Militias are really just vigilantes. The problem is that it’s only when Jews become vigilantes and stand up for themselves and fight back that anti-Semites suddenly develop a distaste for vigilantism. How many of these aggrieved anti-Semites would be just as enraged if the situation were a little different?

Imagine the incident in another way. Imagine a white racist writer signing books for his followers at a Barnes and Noble in Los Angeles. Imagine him saying the same things about African Americans that Soral said about Jews — that their history, black history, for hundreds of years was to always blame others for their problems; that blacks are not capable of autocriticism. Just take Soral’s own words and replace the word “Jew” with the word “black”:

“If you tell a black man, a militant black, that maybe some of your problems come from you, that maybe you’ve made some mistakes, it’s not systematically everybody else’s fault if no one can stand you anywhere you go, because really, that’s their history [the blacks] for the last 2,500 years. Everywhere they put their feet in, they get kicked out after 50 years — you have to admit, it’s bizarre; everybody’s always wrong except for them.”

You have to admit it sounds ugly. And what would you make of his racist fans, who line up for his autographed book?

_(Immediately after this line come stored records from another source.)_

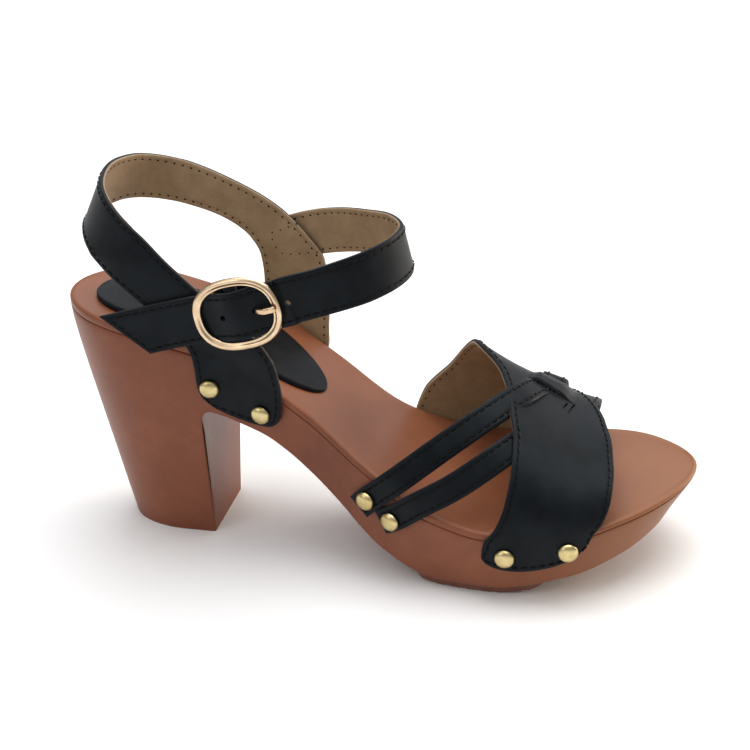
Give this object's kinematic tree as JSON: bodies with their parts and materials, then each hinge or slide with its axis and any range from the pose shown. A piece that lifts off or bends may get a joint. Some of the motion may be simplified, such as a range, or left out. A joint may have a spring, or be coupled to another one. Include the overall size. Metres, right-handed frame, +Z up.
{
  "type": "heeled sandal",
  "caption": "Right platform sandal with a block heel, a wide forefoot band, narrow cross straps and a buckled ankle strap, standing empty.",
  "frame": {"origin": "centre of the bounding box at its bottom, on the floor", "axes": "+X to the toe, +Y to the wearer's left, which is the inner side of this right shoe, +Z up"},
  "size_m": [0.2378, 0.0975, 0.1431],
  "materials": {
    "moulded_brown": "moulded, semi-gloss, wood look",
    "tread_brown": "matt",
    "black_leather": "smooth, slight sheen",
    "black_sock": "smooth, glossy",
    "gold_metal": "polished, light gold",
    "brass_nail": "satin"
  },
  "bodies": {
    "root": {"platform_unit": "moulded_brown", "forepart_outsole": "tread_brown", "heel_sock": "black_sock", "forefoot_upper": "black_leather", "heel_strap": "black_leather", "ankle_strap": "black_leather", "buckle_frame": "gold_metal", "buckle_prong": "gold_metal", "buckle_loop": "black_leather", "nail_1": "brass_nail", "nail_2": "brass_nail", "nail_3": "brass_nail", "nail_4": "brass_nail", "nail_5": "brass_nail", "nail_6": "brass_nail", "nail_7": "brass_nail", "nail_8": "brass_nail", "nail_9": "brass_nail", "nail_10": "brass_nail", "nail_11": "brass_nail", "nail_12": "brass_nail"}
  },
  "joints": []
}
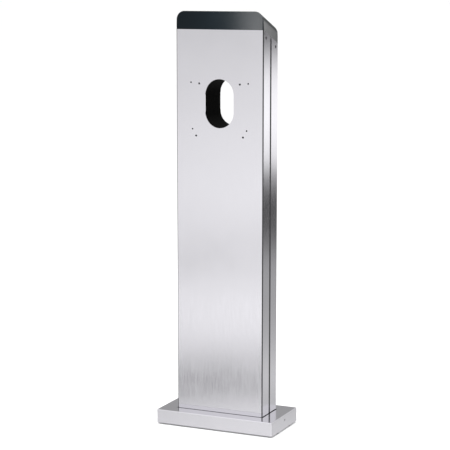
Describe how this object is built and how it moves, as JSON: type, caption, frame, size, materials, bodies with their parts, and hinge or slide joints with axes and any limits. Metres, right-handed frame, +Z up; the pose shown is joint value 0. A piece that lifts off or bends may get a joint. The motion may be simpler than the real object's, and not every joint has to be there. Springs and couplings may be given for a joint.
{
  "type": "equipment pedestal",
  "caption": "Free-standing brushed stainless pedestal for a ticket or card unit: folded column with an oval through aperture, device holes, a sloped dark cap and a low plinth cover.",
  "frame": {"origin": "on the floor, under the middle of the plinth", "axes": "+Z up, +X to the right seen from the front, the front face towards -Y"},
  "size_m": [0.408, 0.21, 1.335],
  "materials": {
    "brushed_stainless": "fine vertical grain, satin",
    "structural_steel": "galvanised sheet, dull",
    "zinc_plated_steel": "bright zinc plate",
    "black_screws": "blackened steel",
    "anthracite_cap": "satin moulded anthracite",
    "black_plastic": "black, slightly glossy",
    "black_rubber": "matt",
    "grey_terminals": "light grey polyamide",
    "green_terminal": "green polyamide",
    "brass_earth": "plain brass"
  },
  "bodies": {
    "column": {"base_plate": "structural_steel", "left_post": "structural_steel", "right_post": "structural_steel", "top_tie": "structural_steel", "cover_brackets": "structural_steel", "front_shell": "brushed_stainless", "rear_shell": "brushed_stainless", "left_seam_gasket": "black_rubber", "right_seam_gasket": "black_rubber", "seam_lugs": "brushed_stainless", "shell_spacers": "zinc_plated_steel", "shell_screws": "black_screws", "cap_screws": "black_screws", "cap_nuts": "zinc_plated_steel", "front_tunnel": "black_plastic", "rear_tunnel": "black_plastic", "device_backing_plate": "structural_steel", "large_weld_nuts": "zinc_plated_steel", "small_weld_nuts": "zinc_plated_steel", "cable_grommet": "black_rubber", "earth_stud": "brass_earth", "earth_washer": "brass_earth", "earth_nut": "brass_earth", "terminal_rail": "zinc_plated_steel", "terminal_blocks": "grey_terminals", "earth_terminal": "green_terminal", "rail_end_stops": "grey_terminals", "strain_relief_bar": "zinc_plated_steel", "cable_saddles": "black_plastic", "saddle_screws": "zinc_plated_steel", "rail_screws": "zinc_plated_steel", "foot_lock_nuts": "zinc_plated_steel"},
    "cap": {"cap": "anthracite_cap"},
    "plinth_cover": {"plinth_cover": "brushed_stainless", "cover_nuts": "zinc_plated_steel", "cover_grub_screws": "black_screws"},
    "front_left_foot": {"front_left_pad": "black_rubber", "front_left_stud": "zinc_plated_steel"},
    "front_right_foot": {"front_right_pad": "black_rubber", "front_right_stud": "zinc_plated_steel"},
    "rear_left_foot": {"rear_left_pad": "black_rubber", "rear_left_stud": "zinc_plated_steel"},
    "rear_right_foot": {"rear_right_pad": "black_rubber", "rear_right_stud": "zinc_plated_steel"}
  },
  "joints": [
    {"name": "cap_lift", "type": "slide", "parent": "column", "child": "cap", "axis": [0, 0, 1], "range_m": [0, 0.08]},
    {"name": "plinth_cover_lift", "type": "slide", "parent": "column", "child": "plinth_cover", "axis": [0, 0, 1], "range_m": [0, 0.15]},
    {"name": "front_left_foot_level", "type": "slide", "parent": "column", "child": "front_left_foot", "axis": [0, 0, -1], "range_m": [0, 0.008]},
    {"name": "front_right_foot_level", "type": "slide", "parent": "column", "child": "front_right_foot", "axis": [0, 0, -1], "range_m": [0, 0.008]},
    {"name": "rear_left_foot_level", "type": "slide", "parent": "column", "child": "rear_left_foot", "axis": [0, 0, -1], "range_m": [0, 0.008]},
    {"name": "rear_right_foot_level", "type": "slide", "parent": "column", "child": "rear_right_foot", "axis": [0, 0, -1], "range_m": [0, 0.008]}
  ]
}
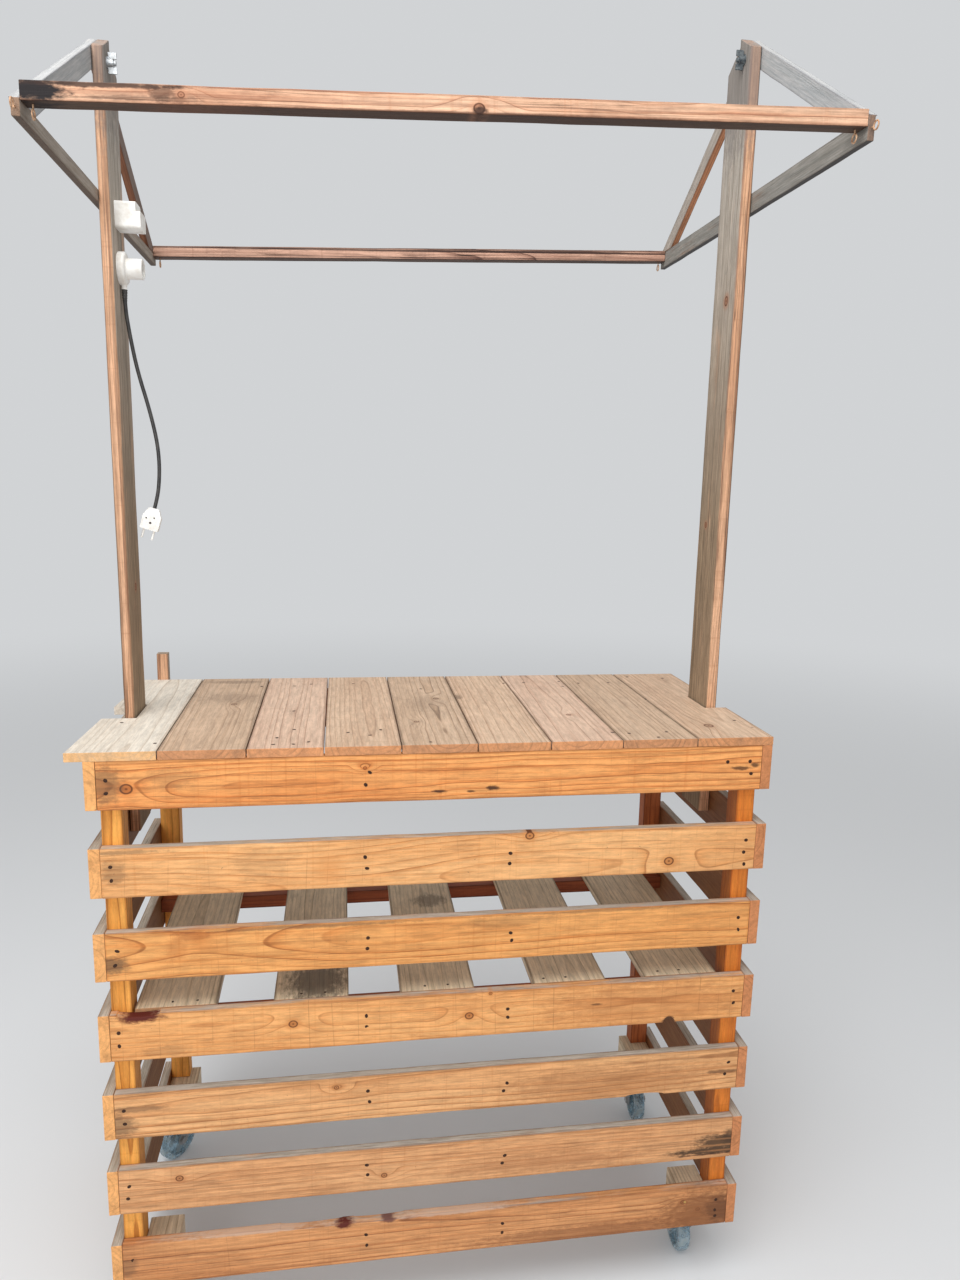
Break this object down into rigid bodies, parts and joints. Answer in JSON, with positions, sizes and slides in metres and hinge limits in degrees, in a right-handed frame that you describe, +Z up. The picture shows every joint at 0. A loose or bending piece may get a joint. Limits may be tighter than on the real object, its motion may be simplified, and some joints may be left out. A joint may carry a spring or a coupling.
{
  "type": "wooden market stall",
  "caption": "Open wooden market stall: slatted counter on swivel casters with an inner shelf, and tall uprights that carry an open gable roof frame.",
  "frame": {"origin": "on the floor under the middle of the stall's whole outline", "axes": "+Z up, +X to the customer's right along the counter, +Y from the counter's slatted front to the seller's side"},
  "size_m": [1.2696, 0.9288, 2.481],
  "materials": {
    "orange_wood": "rough sawn pine",
    "board_wood": "weathered pine board",
    "weathered_wood": "grey weathered pine",
    "zinc_steel": "zinc plated",
    "rusty_steel": "rusty wire",
    "wheel_gel": "clear blue gel",
    "white_plastic": "satin moulded",
    "cord_plastic": "soft PVC"
  },
  "bodies": {
    "stall": {"caster_blocks": "board_wood", "caster_plates": "zinc_steel", "cord_plug": "white_plastic", "front_apron": "orange_wood", "front_post_left": "orange_wood", "front_post_right": "orange_wood", "front_slat_1": "orange_wood", "front_slat_2": "orange_wood", "front_slat_3": "orange_wood", "front_slat_4": "orange_wood", "front_slat_5": "orange_wood", "front_slat_6": "orange_wood", "lamp_cord": "cord_plastic", "lamp_holder": "white_plastic", "outlet_box": "white_plastic", "rafter_front_left": "weathered_wood", "rafter_front_right": "weathered_wood", "rafter_rear_left": "weathered_wood", "rafter_rear_right": "weathered_wood", "rear_apron": "orange_wood", "rear_batten": "weathered_wood", "rear_post_left": "orange_wood", "rear_post_right": "orange_wood", "roof_rail_front": "orange_wood", "roof_rail_rear": "weathered_wood", "screw_eyes": "rusty_steel", "shelf_boards": "board_wood", "shelf_rail_front": "orange_wood", "shelf_rail_rear": "orange_wood", "side_apron_left": "orange_wood", "side_apron_right": "orange_wood", "side_slats_left": "orange_wood", "side_slats_right": "orange_wood", "tie_left": "weathered_wood", "tie_right": "weathered_wood", "top_board_left": "board_wood", "top_board_right": "board_wood", "top_boards": "board_wood", "upright_left": "weathered_wood", "upright_right": "weathered_wood", "wing_bolt_left": "zinc_steel", "wing_bolt_right": "zinc_steel"},
    "swivel_front_left": {"caster_fork_front_left": "zinc_steel"},
    "wheel_front_left": {"caster_wheel_front_left": "wheel_gel"},
    "swivel_front_right": {"caster_fork_front_right": "zinc_steel"},
    "wheel_front_right": {"caster_wheel_front_right": "wheel_gel"},
    "swivel_rear_left": {"caster_fork_rear_left": "zinc_steel"},
    "wheel_rear_left": {"caster_wheel_rear_left": "wheel_gel"},
    "swivel_rear_right": {"caster_fork_rear_right": "zinc_steel"},
    "wheel_rear_right": {"caster_wheel_rear_right": "wheel_gel"}
  },
  "joints": [
    {"name": "turn_front_left", "type": "hinge", "parent": "stall", "child": "swivel_front_left", "pos_m": [-0.51725, -0.21962, 0.1], "axis": [0, 0, 1], "continuous": true},
    {"name": "roll_front_left", "type": "hinge", "parent": "swivel_front_left", "child": "wheel_front_left", "pos_m": [-0.52115, -0.18786, 0.05], "axis": [-0.9925, -0.1219, 0], "continuous": true},
    {"name": "turn_front_right", "type": "hinge", "parent": "stall", "child": "swivel_front_right", "pos_m": [0.54675, -0.21962, 0.1], "axis": [0, 0, 1], "continuous": true},
    {"name": "roll_front_right", "type": "hinge", "parent": "swivel_front_right", "child": "wheel_front_right", "pos_m": [0.54787, -0.18764, 0.05], "axis": [-0.9994, 0.0349, 0], "continuous": true},
    {"name": "turn_rear_left", "type": "hinge", "parent": "stall", "child": "swivel_rear_left", "pos_m": [-0.55325, 0.24438, 0.1], "axis": [0, 0, 1], "continuous": true},
    {"name": "roll_rear_left", "type": "hinge", "parent": "swivel_rear_left", "child": "wheel_rear_left", "pos_m": [-0.57295, 0.21916, 0.05], "axis": [0.788, -0.6157, 0], "continuous": true},
    {"name": "turn_rear_right", "type": "hinge", "parent": "stall", "child": "swivel_rear_right", "pos_m": [0.58275, 0.24438, 0.1], "axis": [0, 0, 1], "continuous": true},
    {"name": "roll_rear_right", "type": "hinge", "parent": "swivel_rear_right", "child": "wheel_rear_right", "pos_m": [0.58163, 0.21239, 0.05], "axis": [0.9994, -0.0349, 0], "continuous": true}
  ]
}
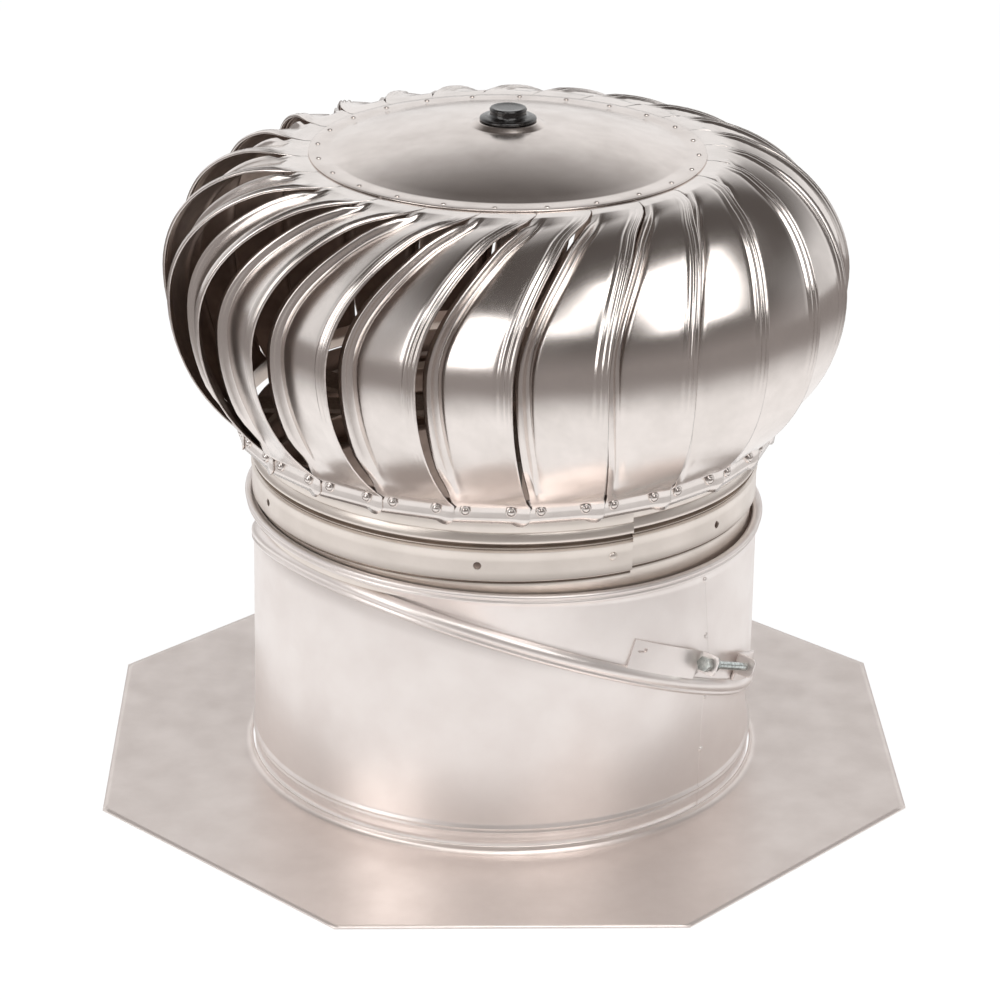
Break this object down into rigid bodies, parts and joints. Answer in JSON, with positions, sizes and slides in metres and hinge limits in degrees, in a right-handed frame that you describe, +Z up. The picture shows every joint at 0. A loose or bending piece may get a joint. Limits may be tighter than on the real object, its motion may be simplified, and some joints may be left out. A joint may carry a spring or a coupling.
{
  "type": "roof turbine ventilator",
  "caption": "Wind-driven roof ventilator: a vaned rotor on a fixed shaft over a two-piece duct whose tilted joint swivels to suit the roof's pitch, on an octagonal flashing.",
  "frame": {"origin": "centre of the underside of the flashing, on the duct's axis", "axes": "+Z up the duct; -Y towards the side on which the clamp bolt lies to the right; the joint of the base is highest towards 137 degrees clockwise from +X"},
  "size_m": [0.4838, 0.4838, 0.4036],
  "materials": {
    "vane_aluminium": "bright mill-finish sheet, softly reflective",
    "crown_aluminium": "bright spun sheet",
    "collar_aluminium": "satin mill-finish sheet",
    "base_aluminium": "satin mill-finish sheet",
    "bracket_steel": "plain strip steel",
    "shaft_steel": "turned bar",
    "bearing_steel": "ground bearing steel",
    "zinc_steel": "zinc plated",
    "black_rubber": "glossy moulded rubber"
  },
  "bodies": {
    "base": {"flashing": "base_aluminium", "base_lower": "base_aluminium"},
    "neck": {"base_upper": "base_aluminium", "clamp_band": "base_aluminium", "clamp_bolt": "zinc_steel", "clamp_nut": "zinc_steel", "collar": "collar_aluminium", "shaft_bracket": "bracket_steel", "shaft": "shaft_steel", "shaft_nuts": "zinc_steel", "thrust_collar": "shaft_steel", "retaining_ring": "shaft_steel"},
    "rotor": {"rotor_spider": "bracket_steel", "lower_bearing": "bearing_steel", "hoop": "vane_aluminium", "crown": "crown_aluminium", "crown_hub": "bracket_steel", "upper_bearing": "bearing_steel", "weather_cap": "black_rubber", "vane_01": "vane_aluminium", "vane_02": "vane_aluminium", "vane_03": "vane_aluminium", "vane_04": "vane_aluminium", "vane_05": "vane_aluminium", "vane_06": "vane_aluminium", "vane_07": "vane_aluminium", "vane_08": "vane_aluminium", "vane_09": "vane_aluminium", "vane_10": "vane_aluminium", "vane_11": "vane_aluminium", "vane_12": "vane_aluminium", "vane_13": "vane_aluminium", "vane_14": "vane_aluminium", "vane_15": "vane_aluminium", "vane_16": "vane_aluminium", "vane_17": "vane_aluminium", "vane_18": "vane_aluminium", "vane_19": "vane_aluminium", "vane_20": "vane_aluminium", "vane_21": "vane_aluminium", "vane_22": "vane_aluminium", "vane_23": "vane_aluminium", "vane_24": "vane_aluminium"}
  },
  "joints": [
    {"name": "base_swivel", "type": "hinge", "parent": "base", "child": "neck", "pos_m": [0, 0, 0.0915], "axis": [0.2799, 0.261, 0.9239], "range_deg": [0, 180]},
    {"name": "rotor_spin", "type": "hinge", "parent": "neck", "child": "rotor", "pos_m": [0, 0, 0.3], "axis": [0, 0, 1], "continuous": true}
  ]
}
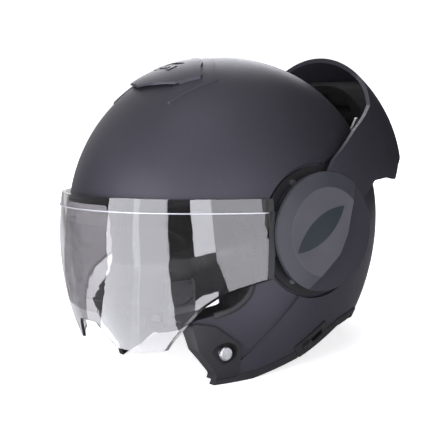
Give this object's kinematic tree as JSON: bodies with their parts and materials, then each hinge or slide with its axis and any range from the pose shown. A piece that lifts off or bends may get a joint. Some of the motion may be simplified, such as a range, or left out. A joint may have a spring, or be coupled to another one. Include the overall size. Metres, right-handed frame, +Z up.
{
  "type": "modular motorcycle helmet",
  "caption": "Flip-over modular helmet with its chin bar parked behind the shell, clear visor, drop-down sun visor, vents, lining and ratchet strap.",
  "frame": {"origin": "on the surface the helmet stands on, under the middle of its bounding box", "axes": "+Z up, -Y the way the wearer faces, +X to the wearer's left"},
  "size_m": [0.258, 0.3166, 0.249],
  "materials": {
    "matte_shell": "matt anthracite paint with a fine metallic flake over moulded shell",
    "black_rubber": "matt black rubber edging",
    "black_plastic": "fine textured black moulding",
    "cover_grey": "satin mid grey moulding",
    "slate_inlay": "dark slate satin inlay",
    "clear_visor": "clear polycarbonate, hard coated",
    "clear_insert": "clear anti-fog insert with a silicone edge",
    "smoke_lens": "smoked polycarbonate",
    "foam": "black expanded polystyrene bead foam",
    "lining_fabric": "knitted lining over foam",
    "strap_webbing": "woven black webbing",
    "steel": "plain steel",
    "pivot_polymer": "smooth acetal"
  },
  "bodies": {
    "shell": {"outer_shell": "matte_shell", "base_trim": "black_rubber", "brow_seal": "black_rubber", "eps_liner": "foam", "crown_pad": "lining_fabric", "neck_roll": "lining_fabric", "strap_anchors": "steel", "base_screws": "steel", "buckle_tongue": "pivot_polymer", "buckle_body": "steel", "buckle_pin": "steel", "sun_visor_pins": "steel", "sun_lever_housing": "black_plastic", "top_vent": "matte_shell", "cheek_pad_left": "lining_fabric", "cheek_pad_right": "lining_fabric", "strap_left": "strap_webbing", "strap_right": "strap_webbing", "latch_block_left": "black_plastic", "latch_block_right": "black_plastic", "striker_stud_left": "steel", "striker_stud_right": "steel", "pivot_base_left": "black_plastic", "pivot_base_right": "black_plastic"},
    "visor": {"visor": "clear_visor", "antifog_lens": "clear_insert", "visor_arm_left": "black_plastic", "visor_arm_right": "black_plastic"},
    "sun_visor": {"sun_visor": "smoke_lens"},
    "sun_lever": {"sun_lever": "black_plastic"},
    "top_vent_slider": {"top_vent_slider": "black_plastic"},
    "pivot_carriers": {"pivot_carrier_left": "pivot_polymer", "pivot_carrier_right": "pivot_polymer"},
    "chin_bar": {"chin_bar": "matte_shell", "chin_bar_liner": "foam", "chin_vent": "black_plastic", "release_housing": "black_plastic", "pivot_cover_left": "cover_grey", "pivot_cover_right": "cover_grey", "cover_inlay_left": "slate_inlay", "cover_inlay_right": "slate_inlay", "latch_guide_left": "black_plastic", "latch_guide_right": "black_plastic"},
    "chin_vent_shutter": {"chin_vent_shutter": "black_plastic"},
    "release_button": {"release_button": "black_plastic"},
    "latch_pawls": {"latch_pawl_left": "steel", "latch_pawl_right": "steel"},
    "buckle_lever": {"buckle_lever": "steel"}
  },
  "joints": [
    {"name": "visor_hinge", "type": "hinge", "parent": "shell", "child": "visor", "pos_m": [0, -0.00485, 0.10731], "axis": [-1, 0, 0], "range_deg": [0, 47]},
    {"name": "carrier_slide", "type": "slide", "parent": "shell", "child": "pivot_carriers", "axis": [0, -0.9661, -0.2583], "range_m": [0, 0.0226]},
    {"name": "chin_bar_swing", "type": "hinge", "parent": "pivot_carriers", "child": "chin_bar", "pos_m": [0, -0.00485, 0.10731], "axis": [1, 0, 0], "range_deg": [0, 180]},
    {"name": "sun_visor_hinge", "type": "hinge", "parent": "shell", "child": "sun_visor", "pos_m": [0, -0.01202, 0.11265], "axis": [1, 0, 0], "range_deg": [0, 36]},
    {"name": "sun_lever_slide", "type": "slide", "parent": "shell", "child": "sun_lever", "axis": [0, 0.9073, 0.4206], "range_m": [0, 0.012]},
    {"name": "top_vent_slide", "type": "slide", "parent": "shell", "child": "top_vent_slider", "axis": [0, 0.9732, 0.2299], "range_m": [0, 0.008]},
    {"name": "chin_vent_slide", "type": "slide", "parent": "chin_bar", "child": "chin_vent_shutter", "axis": [1, 0, 0], "range_m": [0, 0.007]},
    {"name": "release_press", "type": "slide", "parent": "chin_bar", "child": "release_button", "axis": [0, -0.8609, -0.5088], "range_m": [0, 0.003], "stiffness_N_per_m": 600},
    {"name": "latch_pawl_slide", "type": "slide", "parent": "chin_bar", "child": "latch_pawls", "axis": [0, 0.7646, -0.6445], "range_m": [0, 0.003]},
    {"name": "buckle_lever_hinge", "type": "hinge", "parent": "shell", "child": "buckle_lever", "pos_m": [-0.04573, -0.0445, 0.02181], "axis": [0, 0.9844, -0.1759], "range_deg": [0, 60]}
  ],
  "couplings": [
    {"joint": "carrier_slide", "follows": "chin_bar_swing", "m_per_rad": 0.0071938},
    {"joint": "sun_lever_slide", "follows": "sun_visor_hinge", "m_per_rad": 0.019099},
    {"joint": "latch_pawl_slide", "follows": "release_press", "ratio": 1}
  ]
}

I wouldn’t be surprised if there were a riot. And if there were a riot, who would feel sorry for a bunch of racists who got smacked around a bit? Who would be defending this guy’s right to his opinions? I’ll tell you who: the Ku Klux Klan and maybe a lawyer from the ACLU — probably a Jew.

I can understand why some people are gladdened by rumors of a Jewish militia in Paris. After years of government inaction in response to stabbings, synagogues being destroyed, tombs desecrated and Jewish women and children being beaten up, Jews are fighting back.

I just wish that they would use their muscle to protect a synagogue or an elementary school, not to break the law and storm a bookstore. Israel Vaincra is a good idea, but this is not the way to achieve it.